Since 2014, the Aegis Trust – with the financial support from the UK Department for International Development (DfID) and Swedish International Development Cooperation Agency (Sida) – has provided competitive research grants to Rwandan researchers working on various topics examining Rwanda’s past, present and future from various disciplinary perspectives that concern peacebuilding. Commissioned Working Papers and Policy Briefs cover topics within the following categories: 1) memory, identity and narrative, 2) reconciliation and social cohesion, 3) transitional justice, 4) trauma and psychological/psycho-social issues, 5) gender dimensions of post-genocide recovery, 6) post-genocide economic development, 7) education, media and peacebuilding.
After years of involvement in peacebuilding work in Rwanda, particularly in the field of memorialization, the Aegis Trust established a Research Policy and Higher Education (RPHE) programme out of a felt necessity to inform practice (including the organization’s own practice) and policy-making in Rwanda with high quality, locally generated, scientific evidence. Involvement in research is intended to provide a certain visibility and voice to Rwandan researchers in the global sphere. It is premised on an awareness of the limited visibility, if not relative absence, of Rwandan scholars in relevant, high profile global academic publications or other settings where Rwanda and/or peacebuilding are debated.
It is a fact that Rwanda’s social, economic and political experiment in reconstructing a broken society continues to generate an ever-growing literature analyzing the various facets of this journey. Post-genocide politics, legal processes, social and economic policies are constantly subjected to scrutiny by researchers from around the world. In essence, “Rwanda studies” has become a prolific, multidisciplinary field of study. The field suffers from two major flaws: it remains quite polarized and dominated by non-Rwandan scholars. Nearly every aspect of Rwanda’s history and politics – more specifically, the genocide and post-genocide reconstruction – has been a source of contentious reading of the country’s past, present and future.

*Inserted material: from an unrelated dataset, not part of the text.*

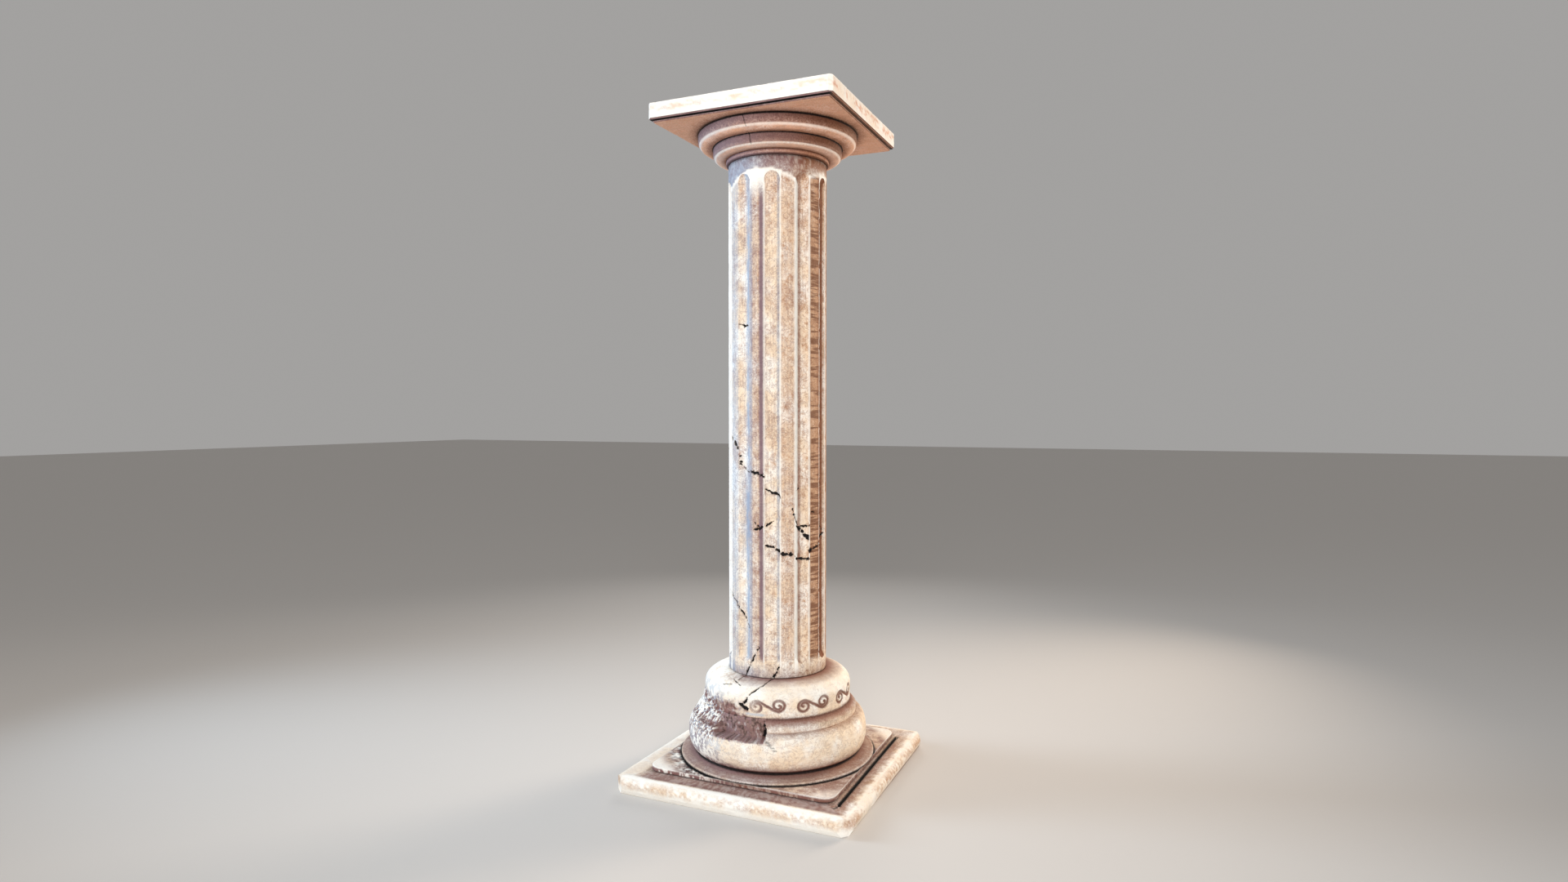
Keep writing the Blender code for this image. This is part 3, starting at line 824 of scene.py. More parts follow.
# Tables of (height or radius, amount) for the base
RUBBLE_SLOPE = ((0.23, 0.408), (0.262, 0.397), (0.29, 0.377), (0.32, 0.357), (0.345, 0.342), (0.39, 0.335))
RUBBLE_DARK = (
    (0.22, 0.30), (0.265, 0.52), (0.295, 0.60), (0.305, 0.30), (0.335, 0.22), (0.35, 0.55), (0.40, 0.60),
)
HOLLOW_DARKENING = (
    (0.1213, 1.0), (0.1335, 1.0), (0.1365, 0.84), (0.146, 0.50), (0.158, 0.14), (0.175, 0.0),
    (0.20, 0.0), (0.268, 0.0), (0.2873, 0.56), (0.291, 0.20), (0.307, 0.20), (0.316, 0.42),
    (0.3206, 0.66), (0.332, 0.95), (0.3415, 1.0), (0.346, 0.22), (0.36, 0.0),
)
TOP_DIRT = ((0.225, 1.0), (0.245, 0.92), (0.262, 0.78), (0.285, 0.52), (0.298, 0.30), (0.307, 0.0))
DISC_DARKENING = (
    (0.377, 0.98), (0.392, 0.96), (0.405, 0.86), (0.425, 0.72), (0.434, 0.84), (0.440, 0.62), (0.445, 0.50),
)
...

By enabling Rwandan researchers to produce works that can be published in reputable journals and presented before any relevant international setting, the Aegis Trust pursues its goals of fostering a dynamic research environment and promoting evidence-based policy-making and practice in Rwanda. Such an ambitious mission can only be truly achieved if research is guided by the principles of academic rigour, independence and integrity. In pursuit of these key values, the Aegis Trust’s funding to specific research projects covers research costs, an advisory service by established Rwanda/Africa scholars and, academic workshops/meetings where research materials are discussed at various stages. The full package is intended to ensure that the research outcomes conform to the highest standards of academic research and can therefore be published in renowned international journals.
The Aegis Trust does not in any way try influence the content of the research outcome. The Working Papers and Policy Briefs published on this Genocide Research Hub are solely the work of the authors. Researchers are also expected to be influenced by nothing other than the theoretical and methodological underpinnings of their research. Only then can their work be academically credible and internationally acknowledged. We hope that the documents published here will inspire you to get equally involved!